Даже неразумность некоторых запретов далека от того чтобы оспорить данный тезис, напротив, это подтверждают его т.к. в смете миметического конфликта гораздо более очевидно существование абсурдных запретов, и почему примитивные общества могут считать близнецов и зеркала почти столь же пугающими, сколь и месть. В том и в другом случае речь идет о двух объектах, мимикрирующих друг в друга, а любая миметическая репродукция тотчас вызывает насилие, проявляясь в качестве возможной причины насилия. Доказательством тому — род предосторожности, к которой прибегают религиозные люди, чтобы помешать близнецам миметически размножиться. От них избавляются, но максимально ненасильственным способом, чтобы не поддаться на миметическое искушение, исходящие от этих двойников. Против родственников и иногда соседей близнецов также предпринимают меры , изобличающие страх распространения насилия.

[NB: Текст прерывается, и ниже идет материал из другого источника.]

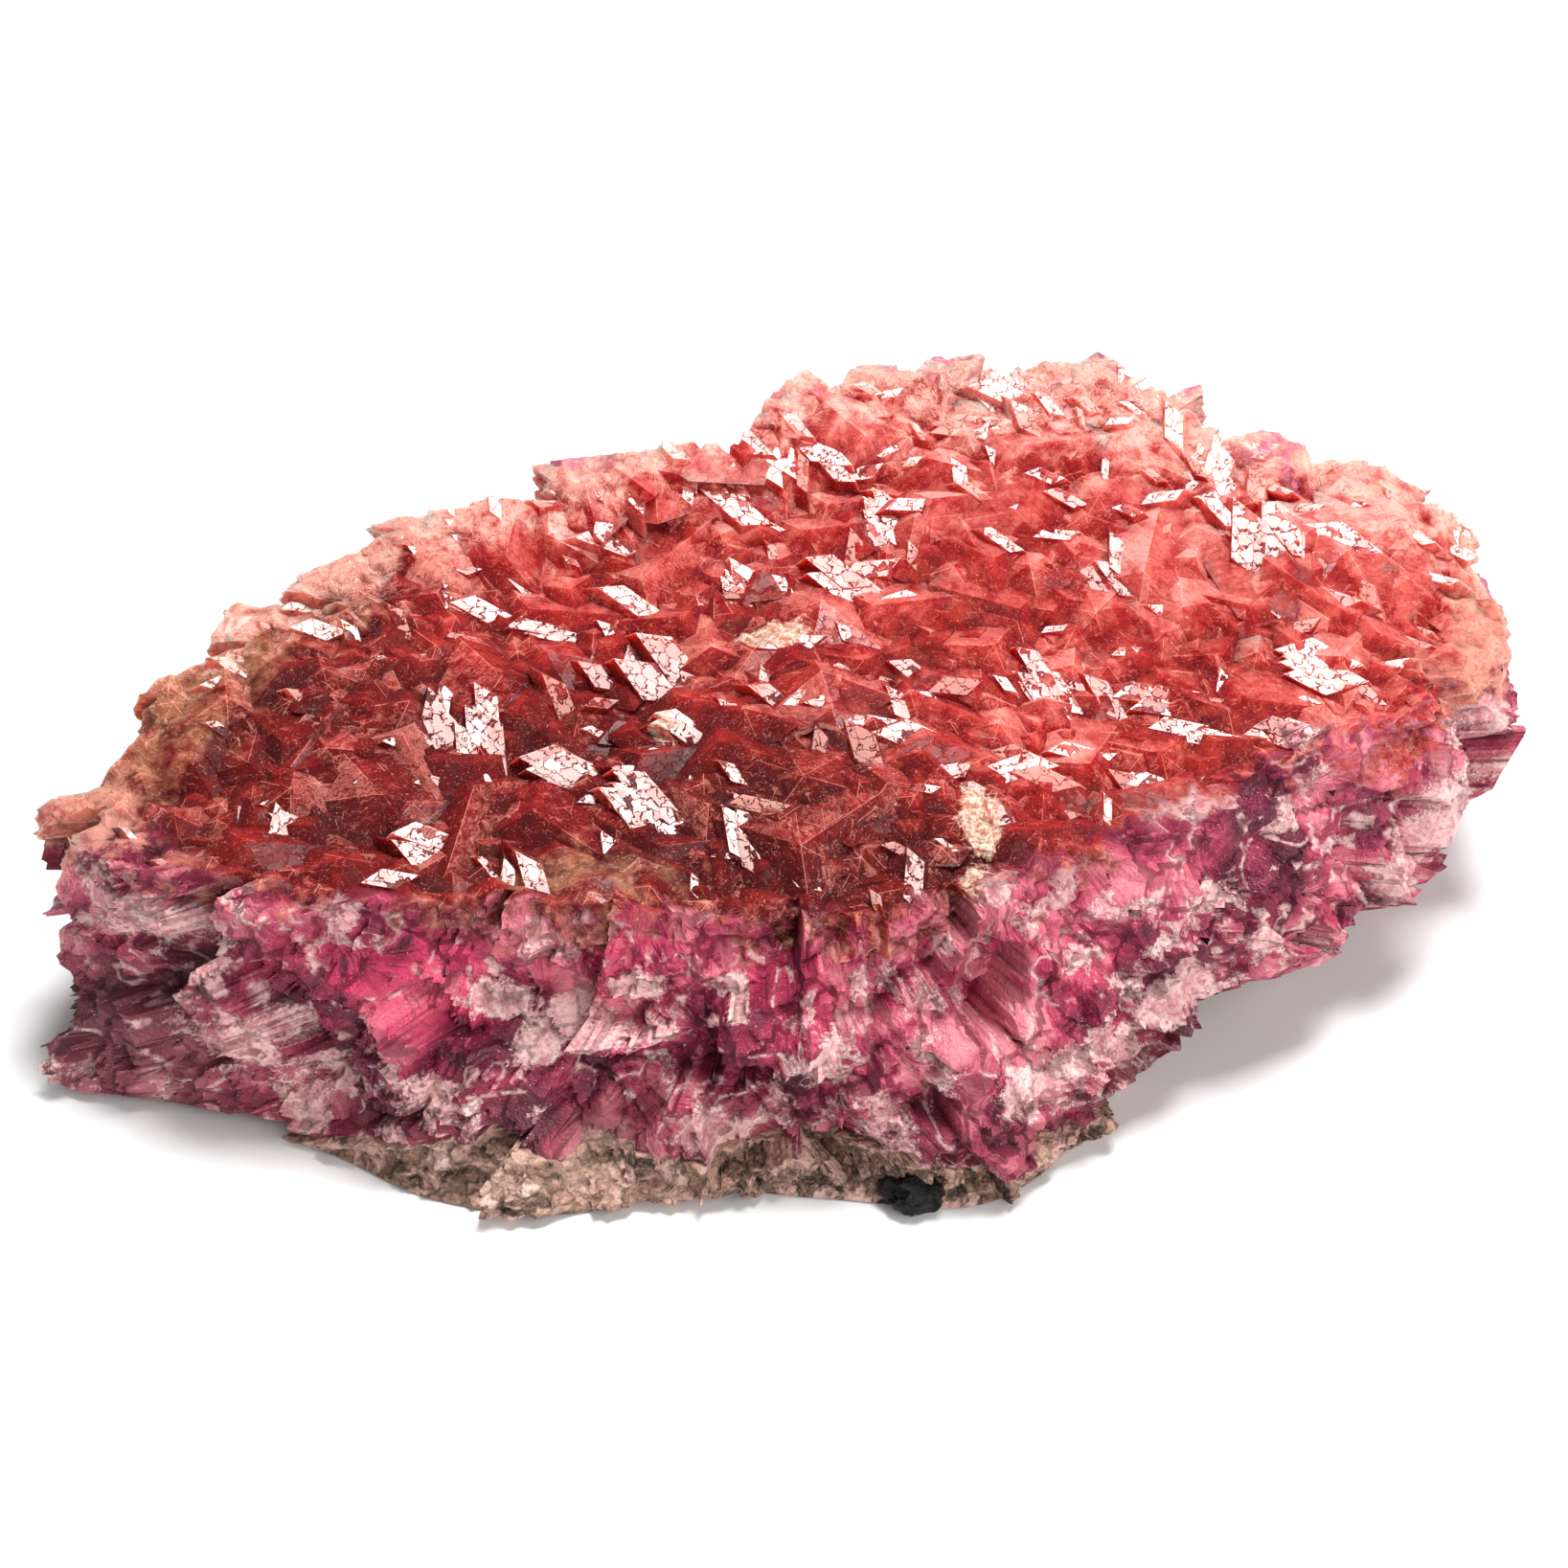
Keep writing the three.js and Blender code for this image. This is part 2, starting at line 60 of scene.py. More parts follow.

Г.Л.: А что вы скажете насчет природных катаклизмов, наводнений, засухи и всего того, что доставляет явные неудобства примитивным сообществам? Здесь невозможно обратиться к миметическому желанию.

Р.Ж.: Запреты призваны устранить все то, что угрожает обществу. И опасности наиболее независимые, наиболее случайные, такие как засуха, наводнение, эпидемия, связываются, — зачастую благодаря сходствам между способами распространения, — с внутренним упадком человеческих отношения в обществе, скольжением в сторону взаимного насилия. Подъем воды, к примеру, или постепенное распространение последствий засухи, и более всего патологическая инфекция напоминают миметическую распространенность.

Необходимо понимать , что до сих пор центр гравитации религиозных систем находился либо во внешних опасностях, естественных катастрофах, либо в объяснении космических явлений. На мой взгляд, миметическое насилие является сердцем системы. Нужно попытаться увидеть, какие результаты даст попытка поставить в центр системы насилие. Этого никогда не пытались сделать, но результаты поразительны.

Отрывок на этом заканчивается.